▸ **Instruction**
Only the lines from the start up to and including the line containing "CARRIAGE_Y = 470" should be repeated, word for word.

▸ **Information provided**
● ● ● ● ● ● ●

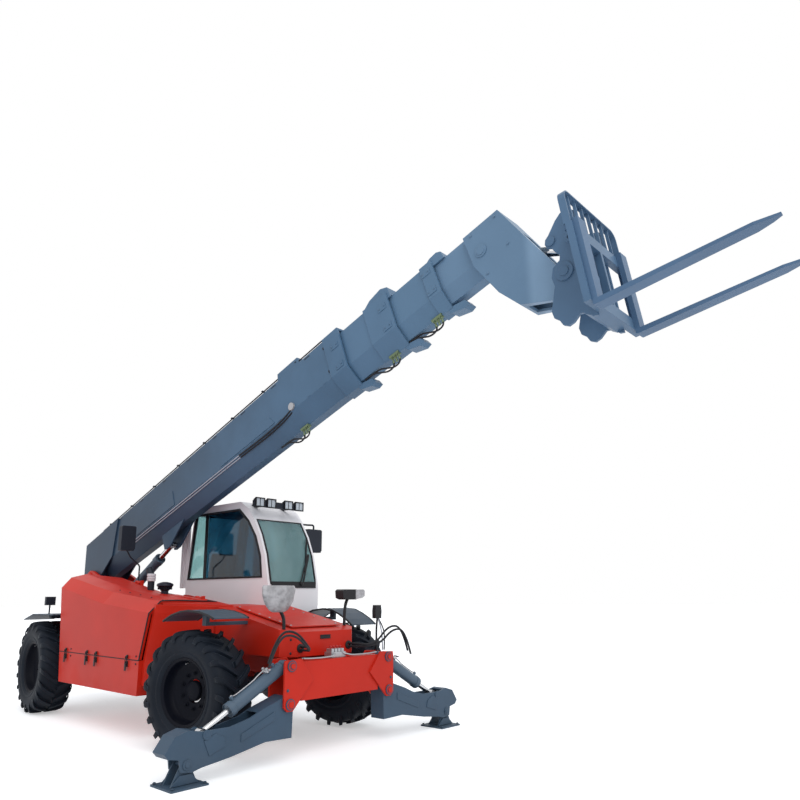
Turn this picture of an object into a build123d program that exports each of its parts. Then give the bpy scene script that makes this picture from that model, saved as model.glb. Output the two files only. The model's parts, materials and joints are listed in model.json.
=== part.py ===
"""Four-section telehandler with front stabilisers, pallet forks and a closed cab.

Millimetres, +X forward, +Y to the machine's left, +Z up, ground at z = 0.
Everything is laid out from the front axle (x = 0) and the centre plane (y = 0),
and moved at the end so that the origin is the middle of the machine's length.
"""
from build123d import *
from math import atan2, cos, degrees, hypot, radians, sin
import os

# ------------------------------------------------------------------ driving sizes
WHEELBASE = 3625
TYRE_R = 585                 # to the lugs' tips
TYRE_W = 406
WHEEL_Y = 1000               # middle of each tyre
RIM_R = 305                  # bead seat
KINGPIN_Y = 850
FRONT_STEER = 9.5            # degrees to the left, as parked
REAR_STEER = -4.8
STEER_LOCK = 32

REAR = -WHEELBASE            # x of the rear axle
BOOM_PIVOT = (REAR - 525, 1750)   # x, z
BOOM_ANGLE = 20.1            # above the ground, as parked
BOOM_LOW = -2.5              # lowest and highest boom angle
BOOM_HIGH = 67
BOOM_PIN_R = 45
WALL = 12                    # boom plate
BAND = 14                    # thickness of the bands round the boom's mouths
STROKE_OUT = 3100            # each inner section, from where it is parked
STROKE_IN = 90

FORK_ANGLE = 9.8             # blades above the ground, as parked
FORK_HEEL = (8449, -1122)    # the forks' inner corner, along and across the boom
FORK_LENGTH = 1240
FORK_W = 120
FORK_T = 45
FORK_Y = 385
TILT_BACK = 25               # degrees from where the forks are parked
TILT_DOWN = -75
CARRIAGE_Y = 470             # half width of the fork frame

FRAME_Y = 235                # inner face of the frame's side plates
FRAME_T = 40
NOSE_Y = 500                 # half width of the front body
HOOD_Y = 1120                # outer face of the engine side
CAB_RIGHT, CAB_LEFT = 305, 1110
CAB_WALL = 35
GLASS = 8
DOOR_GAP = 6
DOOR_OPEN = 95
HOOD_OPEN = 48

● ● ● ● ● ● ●

▸ **Reply**
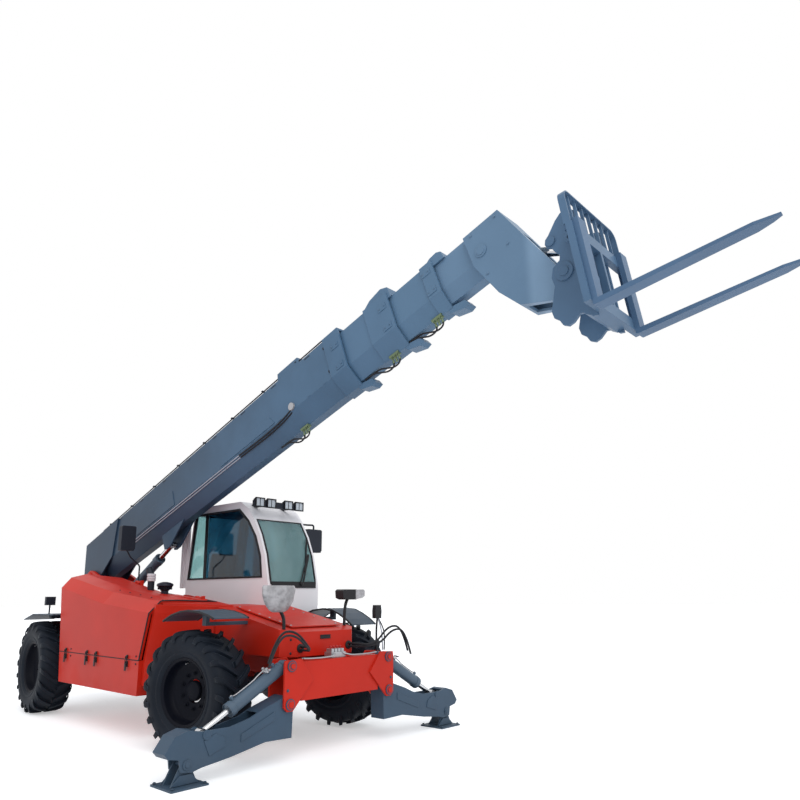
Turn this picture of an object into a build123d program that exports each of its parts. Then give the bpy scene script that makes this picture from that model, saved as model.glb. Output the two files only. The model's parts, materials and joints are listed in model.json.
=== part.py ===
"""Four-section telehandler with front stabilisers, pallet forks and a closed cab.

Millimetres, +X forward, +Y to the machine's left, +Z up, ground at z = 0.
Everything is laid out from the front axle (x = 0) and the centre plane (y = 0),
and moved at the end so that the origin is the middle of the machine's length.
"""
from build123d import *
from math import atan2, cos, degrees, hypot, radians, sin
import os

# ------------------------------------------------------------------ driving sizes
WHEELBASE = 3625
TYRE_R = 585                 # to the lugs' tips
TYRE_W = 406
WHEEL_Y = 1000               # middle of each tyre
RIM_R = 305                  # bead seat
KINGPIN_Y = 850
FRONT_STEER = 9.5            # degrees to the left, as parked
REAR_STEER = -4.8
STEER_LOCK = 32

REAR = -WHEELBASE            # x of the rear axle
BOOM_PIVOT = (REAR - 525, 1750)   # x, z
BOOM_ANGLE = 20.1            # above the ground, as parked
BOOM_LOW = -2.5              # lowest and highest boom angle
BOOM_HIGH = 67
BOOM_PIN_R = 45
WALL = 12                    # boom plate
BAND = 14                    # thickness of the bands round the boom's mouths
STROKE_OUT = 3100            # each inner section, from where it is parked
STROKE_IN = 90

FORK_ANGLE = 9.8             # blades above the ground, as parked
FORK_HEEL = (8449, -1122)    # the forks' inner corner, along and across the boom
FORK_LENGTH = 1240
FORK_W = 120
FORK_T = 45
FORK_Y = 385
TILT_BACK = 25               # degrees from where the forks are parked
TILT_DOWN = -75
CARRIAGE_Y = 470             # half width of the fork frame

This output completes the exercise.